> Work to complete
Reproduce exactly the lines from the one containing "# Check and write" down to the one containing "record = json.load(file)", including both of those lines, and nothing else.

'''

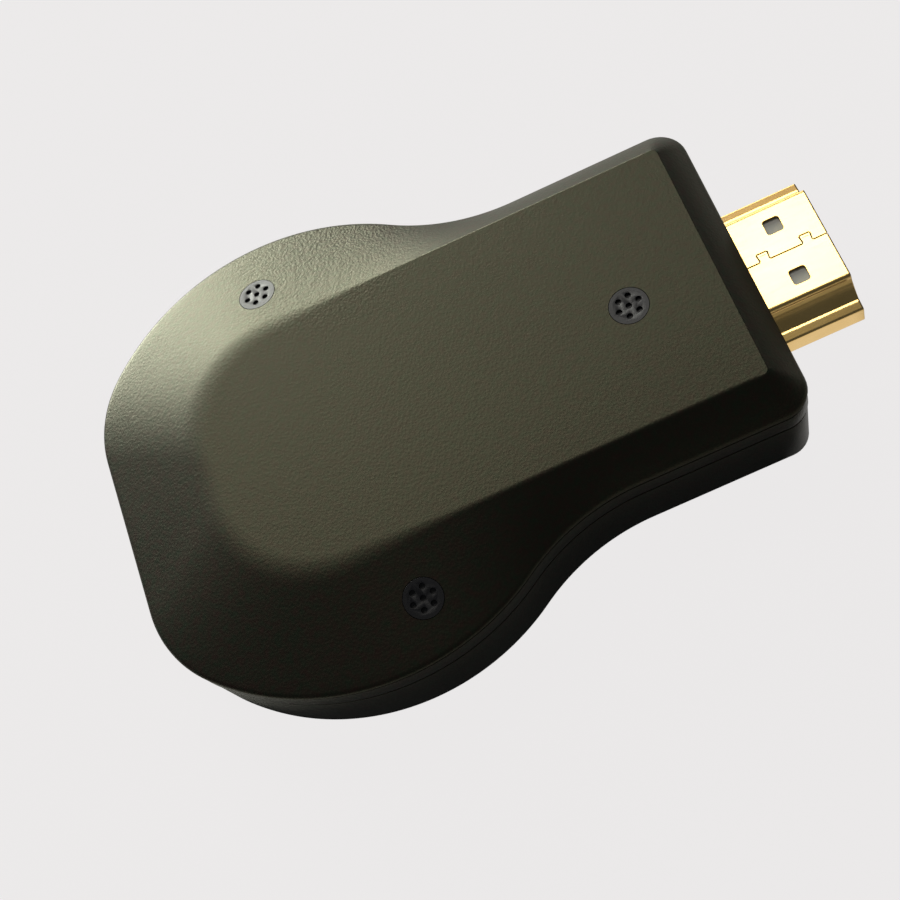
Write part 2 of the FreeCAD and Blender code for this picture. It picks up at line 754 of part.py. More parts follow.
# Power socket
def socket_wire(inset, start):
    """The socket's section across X: a rectangle with its two lower corners cut off."""
    middle = -size("socket_offset")
    half = size("socket_width") / 2 - inset
    top = size("board_bottom") - inset
    bottom = size("board_bottom") - size("socket_thickness") + inset
    cut = size("socket_chamfer") - inset / 2
    points = [(half, top), (half, bottom + cut), (half - cut, bottom), (cut - half, bottom),
              (-half, bottom + cut), (-half, top)]
    loop = [Vector(start, middle + y, z) for y, z in points]
    return Part.makePolygon(loop + loop[:1])


def socket_prism(inset, x_range):
    return Part.Face(socket_wire(inset, x_range[0])).extrude(Vector(x_range[1] - x_range[0], 0, 0))


def add_power_socket():
    front = FLAT_X + size("socket_setback")
    rear = front + size("socket_depth")
    metal = size("socket_sheet")
    shell = socket_prism(0, (front, rear)).cut(socket_prism(metal, (front, rear)))
    feature("power_socket_shell", shell)
    back = rear - size("socket_insert")
    insert = socket_prism(metal, (back, rear))
    half = size("tongue_width") / 2
    middle = -size("socket_offset")
    tongue_top = size("board_bottom") - metal - size("tongue_drop")
    tongue_bottom = tongue_top - size("tongue_thickness")
    tongue_x = (front + size("tongue_setback"), back)
    tongue = box(tongue_x, (middle - half, middle + half), (tongue_bottom, tongue_top))
    feature("power_socket_tongue", insert.fuse(tongue).removeSplitter())
    contacts = []
    feed_x = (front + size("feed_setback"), back)
    feed_z = (tongue_bottom - size("feed_thickness"), tongue_bottom)
    for number in range(FEED_COUNT):
        start = middle + (number - (FEED_COUNT - 1) / 2) * size("feed_pitch") - size("feed_width") / 2
        contacts.append(box(feed_x, (start, start + size("feed_width")), feed_z))
    feature("power_socket_contacts", Part.makeCompound(contacts))


# Mode button, its switch and the status lamp
def add_mode_button():
    """The cap behind its window, its flange inside the wall, the plunger it pushes, and the switch."""
    middle = size("button_offset")
    width, thickness = size("button_width"), size("button_thickness")
    front = FLAT_X + size("button_setback")
    flange = FLAT_X + size("wall_inset") + size("button_gap")
    flange_back = flange + size("flange_thickness")
    cap = box((front, flange), spread(middle, width), spread(SWITCH_Z, thickness))
    front_edges = [edge for edge in cap.Edges if edge.BoundBox.XMax < front + OVERLAP]
    cap = cap.makeFillet(size("button_fillet"), front_edges)
    low, high = spread(SWITCH_Z, thickness)
    flange_z = (low - size("flange_drop"), high + size("flange_rise"))
    flange_width = width + 2 * size("flange_margin")
    plate = box((flange, flange_back), spread(middle, flange_width), flange_z)
    feature("mode_button", cap.fuse(plate).removeSplitter())
    start = flange_back + size("button_travel") + size("button_gap")
    plunger_x = (flange_back, start + size("plunger_length"))
    plunger_z = spread(SWITCH_Z, size("plunger_thickness"))
    feature("switch_plunger", box(plunger_x, spread(middle, size("plunger_width")), plunger_z))
    housing_z = (SWITCH_Z - size("switch_foot"), size("board_bottom"))
    housing = box((start, start + size("switch_length")), spread(middle, size("switch_width")), housing_z)
    bore_y = spread(middle, size("switch_bore_width"))
    bore_z = spread(SWITCH_Z, size("switch_bore_height"))
    feature("switch_housing", housing.cut(box((start, start + size("switch_bore_depth")), bore_y, bore_z)))


def add_status_lamp():
    """The light guide in the wall, and the lamp behind it."""
    middle = -size("lamp_offset")
    inner = FLAT_X + size("wall_inset")
    guide_x = (FLAT_X + size("guide_setback"), inner + size("guide_reach"))
    feature("status_light_guide", along_x(guide_x, (middle, LAMP_Z), size("guide_diameter")))
    lamp_x = (inner + size("lamp_gap"), inner + size("lamp_gap") + size("lamp_thickness"))
    lamp_z = (size("board_bottom") - size("lamp_rise"), size("board_bottom"))
    feature("status_lamp", box(lamp_x, spread(middle, size("lamp_width")), lamp_z))


# Chips and other parts on the board
def add_board_parts():
    top = BOARD_TOP
    chip_middle = HEAD_X + 4.0
    radio_middle = HEAD_X + 19.5
    square = ["dimensions.processor_size"] * 2
    block("processor", (chip_middle, 0), top, *square, "dimensions.processor_thickness", 0.15)
    block("thermal_pad", (chip_middle, 0), top + size("processor_thickness"), "dimensions.processor_size - 1",
          "dimensions.processor_size - 1", "dimensions.pad_thickness")
    for number, side in enumerate((-1, 1), start=1):
        block(f"memory_chip_{number}", (chip_middle, side * 11.6), top, "dimensions.memory_length",
              "dimensions.memory_width", "dimensions.chip_thickness", 0.1)
        block(f"power_inductor_{number}", (HEAD_X - 10.4, side * 8.6 - 0.2),
              size("board_bottom") - size("inductor_height"), "dimensions.inductor_size",
              "dimensions.inductor_size", "dimensions.inductor_height")
    block("flash_chip", (HEAD_X - 11.0, 0), top, "dimensions.flash_length", "dimensions.flash_width",
          "dimensions.chip_thickness", 0.1)
    block("radio_module_board", (radio_middle, 0), top, "dimensions.radio_board_length",
          "dimensions.radio_board_width", "dimensions.radio_board_thickness")
    block("radio_shield_can", (radio_middle, 0), top + size("radio_board_thickness"),
          "dimensions.shield_length", "dimensions.shield_width", "dimensions.shield_height", 0.2)
    block("antenna", (HEAD_X + 30.0, 9.8), top, "dimensions.antenna_length", "dimensions.antenna_width",
          "dimensions.chip_thickness", 0.1)
    block("crystal", (HEAD_X + 13.0, 9.2), top, "dimensions.crystal_length", "dimensions.crystal_width",
          "dimensions.crystal_height", 0.1)
    block("voltage_regulator", (HEAD_X - 12.0, -9.0), top, "dimensions.regulator_size",
          "dimensions.regulator_size", "dimensions.regulator_height", 0.1)


def small_parts(label, places, height):
    """A node of like small parts on the board's top, each a box bound to the same sizes."""
    boxes = []
    for x, y in places:
        item = doc.addObject("Part::Box", "OneOf_" + label)
        item.setExpression("Length", "dimensions.small_length")
        item.setExpression("Width", "dimensions.small_width")
        item.setExpression("Height", f"dimensions.{height}")
        item.Placement = Placement(Vector(HEAD_X + x, y, BOARD_TOP), Rotation())
        boxes.append(item)
    group = doc.addObject("Part::Compound", label)
    group.Links = boxes
    return finished(group, label)


def add_small_parts():
    beside_processor = [-4.6 + 1.8 * number for number in range(3)]
    capacitor_row = [(12.2, -4.0 + 2.0 * number) for number in range(5)]
    resistor_row = [(27.0, -6.0 + 2.4 * number) for number in range(6)]
    small_parts("capacitors", capacitor_row + [(x, -7.7) for x in beside_processor], "capacitor_height")
    small_parts("resistors", resistor_row + [(x, 6.7) for x in beside_processor], "resistor_height")


def spreader_shape():
    start = HEAD_X + size("spreader_start")
    top = SPREADER_Z + size("spreader_thickness")
    end = start + size("spreader_length")
    plate = box((start, end), spread(0, size("spreader_width")), (SPREADER_Z, top))
    upright_edges = [edge for edge in plate.Edges if edge.BoundBox.ZLength > OVERLAP]
    plate = plate.makeChamfer(size("spreader_corner"), upright_edges)
    for place in PIN_PLACES:
        plate = plate.cut(upright(place, size("pin_diameter") + size("fit_gap"), SPREADER_Z, top))
    return plate


# Assembly
cover_outside = top_cover_outer()
feature("top_cover", top_cover_shape(cover_outside))
feature("bottom_cover", bottom_cover_shape())
for where in VENTS:
    vent_disc(where, cover_outside)
feature("circuit_board", board_shape())
for index, spot in enumerate(SCREW_PLACES, start=1):
    screw(f"board_screw_{index}", spot)
feature("video_plug_shell", plug_shell_shape())
feature("video_plug_core", plug_core_shape())
contact_row("upper_contacts", 1)
contact_row("lower_contacts", -1)
add_power_socket()
add_mode_button()
add_status_lamp()
add_board_parts()
add_small_parts()
feature("heat_spreader", spreader_shape())
doc.recompute()

# Check and write
for item in doc.Objects:
    if "Invalid" in item.State or "Error" in item.State:
        raise ValueError(f"{item.Label} failed")
for item in sub_parts:
    if item.Shape.isNull() or not item.Shape.isValid():
        raise ValueError(f"the shape of {item.Label} is not valid")

os.makedirs("parts", exist_ok=True)
for item in sub_parts:
    item.Shape.exportStep(f"parts/{item.Label}.step")
    bounds = item.Shape.BoundBox
    print(f"{item.Label}: {len(item.Shape.Solids)} solid(s), {item.Shape.Volume:.2f} mm3,"
          f" x {bounds.XMin:.2f} {bounds.XMax:.2f} y {bounds.YMin:.2f} {bounds.YMax:.2f}"
          f" z {bounds.ZMin:.2f} {bounds.ZMax:.2f}")
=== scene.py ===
# Wireless display dongle: smooth moulded covers, vent discs and a gold-plated plug around the frame.
import json
import math

import bpy
from mathutils import Matrix, Vector


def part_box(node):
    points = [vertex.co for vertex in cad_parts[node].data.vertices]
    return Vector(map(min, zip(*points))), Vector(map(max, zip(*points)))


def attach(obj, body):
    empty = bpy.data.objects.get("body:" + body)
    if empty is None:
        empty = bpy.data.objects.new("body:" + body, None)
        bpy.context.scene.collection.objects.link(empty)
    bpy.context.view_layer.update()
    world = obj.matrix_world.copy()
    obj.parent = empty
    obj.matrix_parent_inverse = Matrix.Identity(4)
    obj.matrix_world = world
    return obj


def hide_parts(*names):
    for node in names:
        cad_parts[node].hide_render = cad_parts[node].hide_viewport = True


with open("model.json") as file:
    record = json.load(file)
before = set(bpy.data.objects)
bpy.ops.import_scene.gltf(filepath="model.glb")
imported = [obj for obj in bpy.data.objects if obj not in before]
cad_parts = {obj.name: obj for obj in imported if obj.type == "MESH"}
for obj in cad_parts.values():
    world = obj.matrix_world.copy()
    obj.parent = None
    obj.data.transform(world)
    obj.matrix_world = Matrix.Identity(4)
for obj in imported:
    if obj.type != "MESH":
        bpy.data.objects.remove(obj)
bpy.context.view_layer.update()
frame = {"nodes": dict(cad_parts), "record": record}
NODES = frame["nodes"]
MM = 0.001

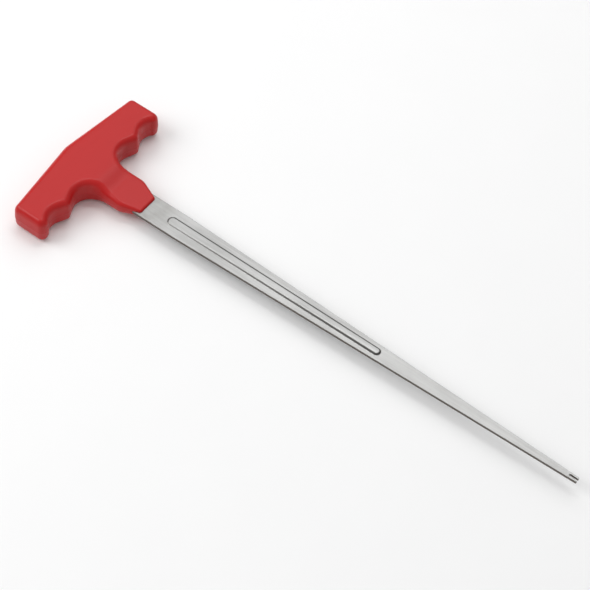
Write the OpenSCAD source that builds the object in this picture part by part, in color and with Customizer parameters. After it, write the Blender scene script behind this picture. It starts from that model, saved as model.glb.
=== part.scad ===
// T-handled blade tool. Two moulded half shells clamp the tang of a long flat blade
// that tapers to a small open fork. X runs along the blade towards the fork, Y along
// the bar of the handle, and Z up. The origin is under the middle of the whole tool,
// on the plane of the handle's flat underside. Sizes are in millimetres.

/* [Handle] */
// Width of the bar across the palm
handle_w = 105; // [100:0.5:130]
// Length from the back of the handle to the end of the collar
handle_l = 61; // [58:0.5:75]
// Thickness of the bar
bar_t = 17.5; // [16:0.1:22]
// How far the bar's back corners sit forward of its middle
back_sweep = 6; // [2:0.2:8]
// Distance from the back of the handle to the front of the bar's ends
bar_d = 28.4; // [26:0.2:31]
// Radius of the bar's outer corners, seen from above
corner_r = 3.9; // [3.2:0.1:5]
// Radius at the middle of the back
back_r = 20; // [8:1:40]
// Radius of the long edges round the top and bottom faces
edge_r = 4.6; // [2:0.1:5]
// Draft of the side walls in degrees
draft = 3.5; // [0:0.5:4.5]

/* [Finger grips] */
// Distance of the inner grips from the middle of the blade
inner_grip_y = 20.4; // [19.5:0.1:22]
// Distance of the inner grips' centres from the back of the handle
inner_grip_x = 35.3; // [34:0.1:37]
// Radius of the inner grips
inner_grip_r = 9.6; // [8.5:0.1:10.5]
// Distance of the outer grips' centres from the bar's ends
outer_grip_in = 12.1; // [11:0.1:14]
// Distance of the outer grips' centres from the back of the handle
outer_grip_x = 34; // [32:0.1:36]
// Radius of the outer grips
outer_grip_r = 8.8; // [7:0.1:9.6]
// Distance from the back of the handle to the tips of the ridges between the grips
ridge_x = 29; // [27:0.1:30]
// Radius of the ridges
ridge_r = 3.4; // [3:0.1:3.6]

/* [Neck] */
// Thickness of the neck where the ramp from the bar ends
neck_t = 10.4; // [8:0.2:12]
// Width of the neck at its bulge
neck_w = 22.6; // [21:0.2:25]
// Radius of the bulge
neck_r = 9.6; // [6:0.2:10]
// Distance from the bulge to the end of the collar
chamfer_l = 13.4; // [11:0.2:15]
// Length of the ramp from the bar down to the neck
ramp_l = 13.5; // [8:0.5:16]
// Thickness of the collar at its end
collar_t = 4.4; // [3.6:0.1:6]
// Width of the collar at its end
collar_w = 14; // [10:0.2:16]
// Radius of the collar's corners, seen from above
collar_r = 1.6; // [1:0.1:2.5]

/* [Blade] */
// Length of blade that shows outside the collar
blade_l = 283; // [200:1:350]
// Width of the blade at the collar
blade_w = 16.7; // [14.6:0.1:18]
// Length outside the collar over which the blade keeps its width
parallel_l = 22; // [5:1:40]
// Width of the blade at its tip
tip_w = 3.3; // [2.8:0.1:5]
// Thickness of the blade
blade_t = 1.8; // [1.2:0.1:2.4]
// Width of the slot between the two prongs
fork_w = 1.2; // [0.6:0.1:1.4]
// Depth of the slot between the two prongs
fork_l = 4.6; // [3:0.1:8]
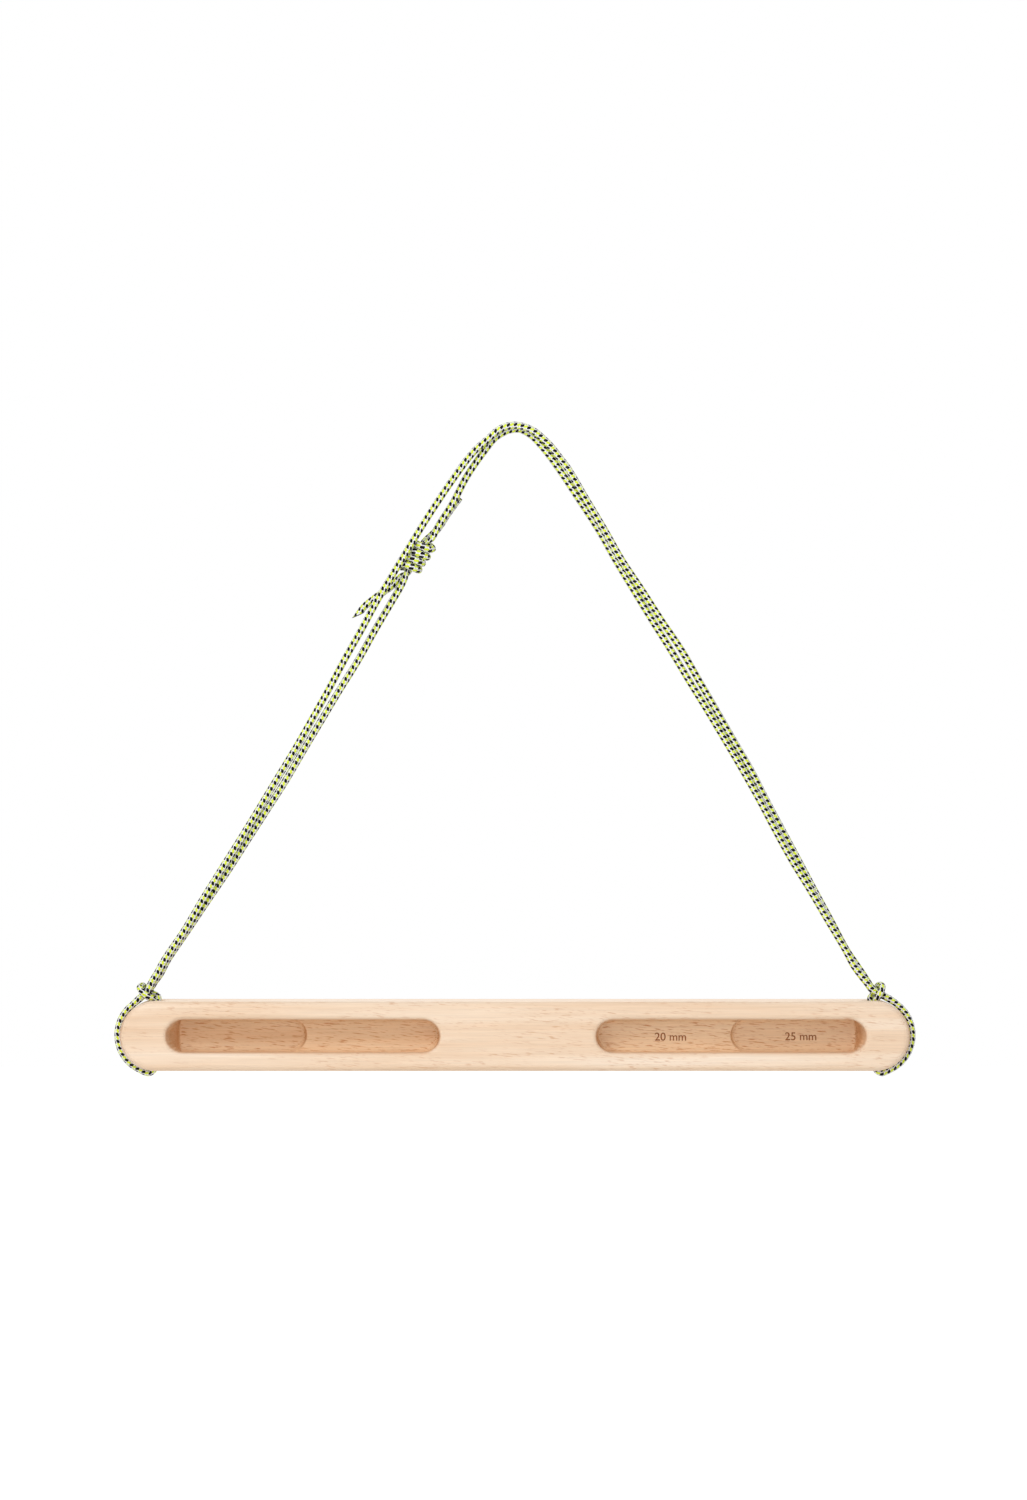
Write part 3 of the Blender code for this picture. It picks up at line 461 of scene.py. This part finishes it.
def end_wrap(side, y):
    """The cord where it lies on the bar's round end."""
    radius = END_RADIUS + CORD_TO_WOOD + END_WRAP_RADIUS
    start, end = END_WRAP_ANGLES
    points = []
    for i in range(END_WRAP_STEPS + 1):
        angle = math.radians(start + (end - start) * i / END_WRAP_STEPS)
        x = side * (END_CENTRE_X + radius * math.cos(angle))
        points.append(Vector((x, y, BAR_CENTRE_Z + radius * math.sin(angle), END_WRAP_RADIUS)))
    return points


def loop_over(crossing):
    """A hitch's loop where it bends over both strands, front half first: (out, up, y)."""
    (out, up), (along_out, along_up) = crossing
    across_out, across_up = -along_up, along_out
    offset = (CORD_RADIUS + BIGHT_RADIUS + LOOP_GAP) / MM
    reach = STRAND_Y / MM + offset
    front = []
    for angle in LOOP_ANGLES:
        turn = math.radians(angle)
        y = -(STRAND_Y / MM) - offset * math.cos(turn)
        front.append((LOOP_TILT * -y / reach, offset * math.sin(turn), y))
    halves = front + [(-tilt, rise, -y) for tilt, rise, y in reversed(front)]
    return [
        (out + along_out * tilt + across_out * rise, up + along_up * tilt + across_up * rise, y)
        for tilt, rise, y in halves
    ]


def half_hitch(side, strand, y):
    """One strand down, round the end of the bar and up its hole."""
    points = [end_point(side, out, up, strand_y) for out, up, strand_y in strand]
    points += end_wrap(side, y)
    points += [end_point(side, out, up, y / MM, END_WRAP_RADIUS) for out, up in LOWER_TURN]
    points += [end_point(side, out, up, y / MM * HOLE_SQUEEZE, BIGHT_RADIUS) for out, up in HOLE_RUN]
    return points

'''

> Exercise result
# Check and write
for item in doc.Objects:
    if "Invalid" in item.State or "Error" in item.State:
        raise ValueError(f"{item.Label} failed")
for item in sub_parts:
    if item.Shape.isNull() or not item.Shape.isValid():
        raise ValueError(f"the shape of {item.Label} is not valid")

os.makedirs("parts", exist_ok=True)
for item in sub_parts:
    item.Shape.exportStep(f"parts/{item.Label}.step")
    bounds = item.Shape.BoundBox
    print(f"{item.Label}: {len(item.Shape.Solids)} solid(s), {item.Shape.Volume:.2f} mm3,"
          f" x {bounds.XMin:.2f} {bounds.XMax:.2f} y {bounds.YMin:.2f} {bounds.YMax:.2f}"
          f" z {bounds.ZMin:.2f} {bounds.ZMax:.2f}")
=== scene.py ===
# Wireless display dongle: smooth moulded covers, vent discs and a gold-plated plug around the frame.
import json
import math

import bpy
from mathutils import Matrix, Vector


def part_box(node):
    points = [vertex.co for vertex in cad_parts[node].data.vertices]
    return Vector(map(min, zip(*points))), Vector(map(max, zip(*points)))


def attach(obj, body):
    empty = bpy.data.objects.get("body:" + body)
    if empty is None:
        empty = bpy.data.objects.new("body:" + body, None)
        bpy.context.scene.collection.objects.link(empty)
    bpy.context.view_layer.update()
    world = obj.matrix_world.copy()
    obj.parent = empty
    obj.matrix_parent_inverse = Matrix.Identity(4)
    obj.matrix_world = world
    return obj


def hide_parts(*names):
    for node in names:
        cad_parts[node].hide_render = cad_parts[node].hide_viewport = True


with open("model.json") as file:
    record = json.load(file)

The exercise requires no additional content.